Quel che resta della sinistra toscana è chiamata a Siena (ma anche a Pisa e a Massa) a verificare se esistano le condizioni per una ripresa, o se la disaffezione abbia bruciato anche le radici. Siena è da decenni città simbolo di tante cose. Anzitutto di quel rapporto tra sinistra Pci-Pds-Pd, massoneria, Monte dei Paschi e Fondazione, che il Gran Maestro della Massoneria Stefano Bisi deliziosamente definisce «groviglio armonioso». Certo la Fondazione, la grande mamma che ha partorito quasi tutti i sindaci cittadini, è una mamma che via via ha perso influenza e tuttavia ha ancora una sua significativa resilienza. 
Ma anche città simbolo dell’epifania e della caduta renziana. Nel 2012 Matteo chiuse qui il tour delle Primarie contro Pier Luigi Bersani, perché Siena, con tutti gli affanni di Mps era il simbolo del rapporto malato tra finanza e sinistra. A Siena, alle Politiche di marzo, Renzi schierò il ministro dell’Economia Pier Carlo Padoan, rassicurante testimonianza del salvataggio di Stato di Mps. Ma ora, in questa campagna decisiva, a Renzi hanno preferito Gentiloni e Veltroni. 
A Siena la destra ha una gran voglia di vincere all’insegna dell’«ora o mai più», Matteo Salvini è venuto e tornerà stamani. Chi la spunterà? «C’è davvero una grande incertezza perché si confrontano due debolezze», dice un vecchio saggio come l’ex Provveditore Enzo Martinelli. E i Cinque Stelle? Non pervenuti al primo turno: i rigorosi referenti locali tempo fa sollevarono veli sulla moralità di alcuni notabili pentastellati e questo è bastato perché da Roma (e dalla Casaleggio Associati) non si concedesse l’autorizzazione a presentare il simbolo.

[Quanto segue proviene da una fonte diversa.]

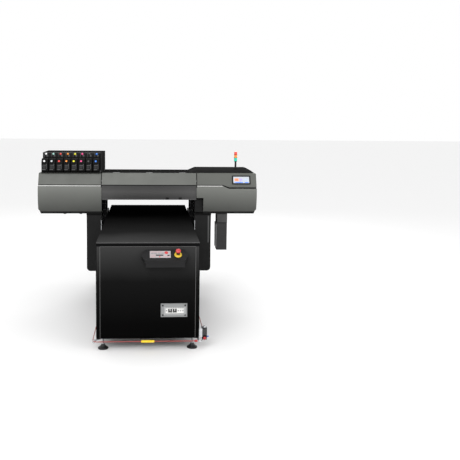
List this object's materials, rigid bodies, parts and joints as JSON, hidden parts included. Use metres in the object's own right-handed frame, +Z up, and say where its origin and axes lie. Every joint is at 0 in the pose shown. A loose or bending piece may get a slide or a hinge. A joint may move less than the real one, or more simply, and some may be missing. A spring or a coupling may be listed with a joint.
{
  "type": "flatbed UV printer",
  "caption": "Gantry flatbed UV printer: a moving print unit with ink rack and touch screen straddles a deep black vacuum table on a box cabinet ringed by a red safety rope.",
  "frame": {"origin": "on the floor, under the middle of the machine's overall box", "axes": "+Z up, +X to the operator's right, +Y from the operator's end of the table to its far end"},
  "size_m": [2.05, 2.1365, 1.416],
  "materials": {
    "frame_black": "satin black powder coat",
    "panel_black": "satin black powder coat, fine texture",
    "table_black": "black anodised plate with small vacuum holes",
    "cover_grey": "satin warm grey paint",
    "cover_dark": "satin dark grey paint",
    "hood_dark": "dark grey moulded plastic",
    "smoked_pane": "dark smoked acrylic",
    "black_plastic": "fine-textured black plastic",
    "trim_light": "light trim strip",
    "steel": "ground steel",
    "alloy": "machined aluminium",
    "zinc_steel": "bright zinc-plated steel",
    "foot_black": "black domed plastic pad on a steel stem",
    "grey_bezel": "mid grey frame",
    "breaker_white": "white moulded breakers",
    "toggle_black": "black handles",
    "rope_red": "red plastic-sheathed rope",
    "tag_yellow": "yellow sleeve",
    "stop_red": "red moulded plastic",
    "stop_yellow": "yellow moulded plastic",
    "keypad": "pale membrane key panel",
    "screen_glass": "lit touch screen",
    "lens": "translucent coloured lenses",
    "cassette_black": "black moulded cassette",
    "bottle": "dark drain bottle"
  },
  "bodies": {
    "base": {"base_frame": "frame_black", "front_panel": "panel_black", "rear_panel": "panel_black", "side_panels": "panel_black", "power_inlet": "black_plastic", "table_top": "table_black", "vacuum_chamber": "alloy", "vacuum_blower": "alloy", "electronics_tray": "alloy", "levelling_feet": "foot_black", "control_box": "black_plastic", "control_keypad": "keypad", "estop_collar": "stop_yellow", "breaker_bezel": "grey_bezel", "breaker_block": "breaker_white", "safety_rope": "rope_red", "rope_tag": "tag_yellow", "rope_end_cap": "stop_red", "rope_fittings": "zinc_steel", "rope_switch": "black_plastic", "y_rails": "steel"},
    "y_carriage": {"y_bearing_blocks": "steel", "y_carriage_plates": "frame_black"},
    "print_unit": {"lift_brackets": "frame_black", "beam": "alloy", "x_rail": "steel", "capping_station": "black_plastic", "left_lower_cover": "cover_grey", "left_upper_cover": "cover_grey", "right_lower_cover": "cover_grey", "right_upper_cover": "cover_grey", "trim_strips": "trim_light", "drip_pans": "cover_dark", "maintenance_box": "black_plastic", "middle_cover": "cover_dark", "right_hood": "hood_dark", "lcd_bezel": "black_plastic", "lcd_screen": "screen_glass", "tower_pole": "black_plastic", "tower_lenses": "lens", "ink_rack": "cassette_black", "leg_covers": "hood_dark", "drain_holder": "hood_dark"},
    "drive_screw": {"y_screw": "steel"},
    "stop_button": {"estop_button": "stop_red"},
    "breaker_left": {"breaker_toggle_left": "toggle_black"},
    "breaker_right": {"breaker_toggle_right": "toggle_black"},
    "reset_knob": {"rope_switch_knob": "stop_red"},
    "print_head": {"head_carriage": "black_plastic"},
    "waste_bottle": {"drain_bottle": "bottle"},
    "front_cover": {"front_cover_band": "cover_grey", "front_cover_window": "smoked_pane"},
    "cassette_1": {"ink_cassette_1": "cassette_black"},
    "cassette_2": {"ink_cassette_2": "cassette_black"},
    "cassette_3": {"ink_cassette_3": "cassette_black"},
    "cassette_4": {"ink_cassette_4": "cassette_black"},
    "cassette_5": {"ink_cassette_5": "cassette_black"},
    "cassette_6": {"ink_cassette_6": "cassette_black"},
    "cassette_7": {"ink_cassette_7": "cassette_black"},
    "cassette_8": {"ink_cassette_8": "cassette_black"}
  },
  "joints": [
    {"name": "gantry_travel", "type": "slide", "parent": "base", "child": "y_carriage", "axis": [0, 1, 0], "range_m": [-1.25, 0.26]},
    {"name": "drive_screw_turn", "type": "hinge", "parent": "base", "child": "drive_screw", "pos_m": [-0.352, 0, 0.712], "axis": [0, 1, 0], "range_deg": [-22510, 4690]},
    {"name": "unit_lift", "type": "slide", "parent": "y_carriage", "child": "print_unit", "axis": [0, 0, 1], "range_m": [-0.12, 0.06]},
    {"name": "head_travel", "type": "slide", "parent": "print_unit", "child": "print_head", "axis": [1, 0, 0], "range_m": [-1.47, 0.05]},
    {"name": "front_cover_hinge", "type": "hinge", "parent": "print_unit", "child": "front_cover", "pos_m": [0, 0.3587, 1.215], "axis": [-1, 0, 0], "range_deg": [0, 40]},
    {"name": "bottle_out", "type": "slide", "parent": "print_unit", "child": "waste_bottle", "axis": [0, -1, 0], "range_m": [0, 0.16]},
    {"name": "stop_press", "type": "slide", "parent": "base", "child": "stop_button", "axis": [0, 0.5736, -0.8192], "range_m": [0, 0.006], "stiffness_N_per_m": 1500},
    {"name": "breaker_left_switch", "type": "hinge", "parent": "base", "child": "breaker_left", "pos_m": [0.157, -0.9733, 0.3045], "axis": [-1, 0, 0], "range_deg": [0, 40]},
    {"name": "breaker_right_switch", "type": "hinge", "parent": "base", "child": "breaker_right", "pos_m": [0.192, -0.9733, 0.3045], "axis": [-1, 0, 0], "range_deg": [0, 40]},
    {"name": "reset_press", "type": "slide", "parent": "base", "child": "reset_knob", "axis": [0, 1, 0], "range_m": [0, 0.005], "stiffness_N_per_m": 800},
    {"name": "cassette_1_out", "type": "slide", "parent": "print_unit", "child": "cassette_1", "axis": [0, -1, 0], "range_m": [0, 0.19]},
    {"name": "cassette_2_out", "type": "slide", "parent": "print_unit", "child": "cassette_2", "axis": [0, -1, 0], "range_m": [0, 0.19]},
    {"name": "cassette_3_out", "type": "slide", "parent": "print_unit", "child": "cassette_3", "axis": [0, -1, 0], "range_m": [0, 0.19]},
    {"name": "cassette_4_out", "type": "slide", "parent": "print_unit", "child": "cassette_4", "axis": [0, -1, 0], "range_m": [0, 0.19]},
    {"name": "cassette_5_out", "type": "slide", "parent": "print_unit", "child": "cassette_5", "axis": [0, -1, 0], "range_m": [0, 0.19]},
    {"name": "cassette_6_out", "type": "slide", "parent": "print_unit", "child": "cassette_6", "axis": [0, -1, 0], "range_m": [0, 0.19]},
    {"name": "cassette_7_out", "type": "slide", "parent": "print_unit", "child": "cassette_7", "axis": [0, -1, 0], "range_m": [0, 0.19]},
    {"name": "cassette_8_out", "type": "slide", "parent": "print_unit", "child": "cassette_8", "axis": [0, -1, 0], "range_m": [0, 0.19]}
  ],
  "couplings": [
    {"joint": "drive_screw_turn", "follows": "gantry_travel", "rad_per_m": 314.16}
  ]
}
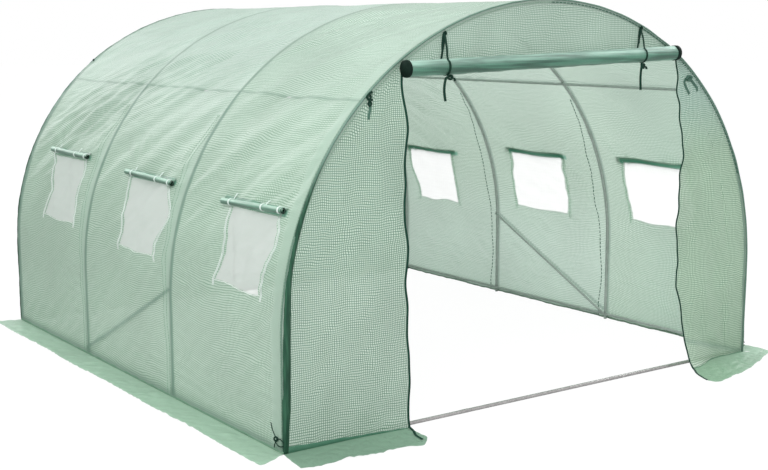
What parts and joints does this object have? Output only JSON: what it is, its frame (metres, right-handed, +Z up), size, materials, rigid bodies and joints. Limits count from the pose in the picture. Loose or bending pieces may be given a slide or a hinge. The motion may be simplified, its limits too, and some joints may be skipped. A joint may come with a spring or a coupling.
{
  "type": "polytunnel greenhouse",
  "caption": "Walk-in polytunnel greenhouse: galvanised steel hoops under a green reinforced mesh cover, with roll-up screened windows and a roll-up front door.",
  "frame": {"origin": "middle of the footprint at ground level, under the ridge", "axes": "+X to the right as seen from the door end, +Y along the tunnel from the door end to the back, +Z up"},
  "size_m": [3.3376, 3.6476, 1.9438],
  "materials": {
    "hoop_front_sides": "dull zinc",
    "hoop_front_crown": "dull zinc",
    "hoop_second_sides": "dull zinc",
    "hoop_second_crown": "dull zinc",
    "hoop_third_sides": "dull zinc",
    "hoop_third_crown": "dull zinc",
    "hoop_back_sides": "dull zinc",
    "hoop_back_crown": "dull zinc",
    "base_rail_left": "dull zinc",
    "base_rail_right": "dull zinc",
    "shoulder_rail_left": "dull zinc",
    "shoulder_rail_right": "dull zinc",
    "ridge_rail": "dull zinc",
    "end_bar_front": "dull zinc",
    "end_bar_back": "dull zinc",
    "brace_left": "dull zinc",
    "brace_right": "dull zinc",
    "cover_left_front": "translucent coated mesh, slightly glossy",
    "cover_left_middle": "translucent coated mesh, slightly glossy",
    "cover_left_back": "translucent coated mesh, slightly glossy",
    "cover_roof_front": "translucent coated mesh, slightly glossy",
    "cover_roof_middle": "translucent coated mesh, slightly glossy",
    "cover_roof_back": "translucent coated mesh, slightly glossy",
    "cover_right_front": "translucent coated mesh, slightly glossy",
    "cover_right_middle": "translucent coated mesh, slightly glossy",
    "cover_right_back": "translucent coated mesh, slightly glossy",
    "front_panel_left": "translucent coated mesh, slightly glossy",
    "front_panel_right": "translucent coated mesh, slightly glossy",
    "front_panel_top": "translucent coated mesh, slightly glossy",
    "back_panel": "translucent coated mesh, slightly glossy",
    "ground_flap_left": "translucent coated sheet",
    "ground_flap_right": "translucent coated sheet",
    "ground_flap_front_left": "translucent coated sheet",
    "ground_flap_front_right": "translucent coated sheet",
    "ground_flap_back": "translucent coated sheet",
    "door_roll": "rolled coated mesh",
    "door_ties": "woven tape",
    "door_zips": "woven tape",
    "window_screens_left": "fine open mesh",
    "window_screens_right": "fine open mesh",
    "window_rolls_left": "rolled coated mesh",
    "window_rolls_right": "rolled coated mesh",
    "window_ties_left": "woven tape",
    "window_ties_right": "woven tape"
  },
  "bodies": {
    "root": {"hoop_front_sides": "hoop_front_sides", "hoop_front_crown": "hoop_front_crown", "hoop_second_sides": "hoop_second_sides", "hoop_second_crown": "hoop_second_crown", "hoop_third_sides": "hoop_third_sides", "hoop_third_crown": "hoop_third_crown", "hoop_back_sides": "hoop_back_sides", "hoop_back_crown": "hoop_back_crown", "base_rail_left": "base_rail_left", "base_rail_right": "base_rail_right", "shoulder_rail_left": "shoulder_rail_left", "shoulder_rail_right": "shoulder_rail_right", "ridge_rail": "ridge_rail", "end_bar_front": "end_bar_front", "end_bar_back": "end_bar_back", "brace_left": "brace_left", "brace_right": "brace_right", "cover_left_front": "cover_left_front", "cover_left_middle": "cover_left_middle", "cover_left_back": "cover_left_back", "cover_roof_front": "cover_roof_front", "cover_roof_middle": "cover_roof_middle", "cover_roof_back": "cover_roof_back", "cover_right_front": "cover_right_front", "cover_right_middle": "cover_right_middle", "cover_right_back": "cover_right_back", "front_panel_left": "front_panel_left", "front_panel_right": "front_panel_right", "front_panel_top": "front_panel_top", "back_panel": "back_panel", "ground_flap_left": "ground_flap_left", "ground_flap_right": "ground_flap_right", "ground_flap_front_left": "ground_flap_front_left", "ground_flap_front_right": "ground_flap_front_right", "ground_flap_back": "ground_flap_back", "door_roll": "door_roll", "door_ties": "door_ties", "door_zips": "door_zips", "window_screens_left": "window_screens_left", "window_screens_right": "window_screens_right", "window_rolls_left": "window_rolls_left", "window_rolls_right": "window_rolls_right", "window_ties_left": "window_ties_left", "window_ties_right": "window_ties_right"}
  },
  "joints": []
}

Gli elettori Cinque Stelle potrebbero invece pesare a Pisa, dove al primo turno il loro candidato ha raggranellato un modesto 9% che ora però potrebbe spalmarsi in modo decisivo su uno dei due sfidanti: l’ex assessore Andrea Serfogli (Pd) e Michele Conti, ex An. Ma a Pisa è accaduto qualcosa politicamente e sociologicamente epocale: alle Politiche la Lega è diventato il primo partito, con un boom particolare nel quartiere popolare del Cep, un tempo oasi rossa per Pci, Psi, ma anche Pd. La sicurezza pesa e negli ultimi giorni due carabinieri sono stati aggrediti da venditori abusivi e il titolare di un pub è stato preso a bottigliate da uno spacciatore immigrato. Da queste parti il personaggio di riferimento è la sindaca di Cascina, la leghista Susanna Ceccardi, destinata ad un grande futuro, che posta: «Alla gente non frega assolutamente niente dell’antifascismo. Basta buonismo». Stasera chiusura in piazza per Salvini. Avverte il professor Stefano Ceccanti, deputato Pd: «Pisa non è mai stata Siena o Bologna: per anni centro e destra sono stati socialmente forti e politicamente deboli. Anche stavolta l’esito finale sarà determinato da uno spostamento minimo».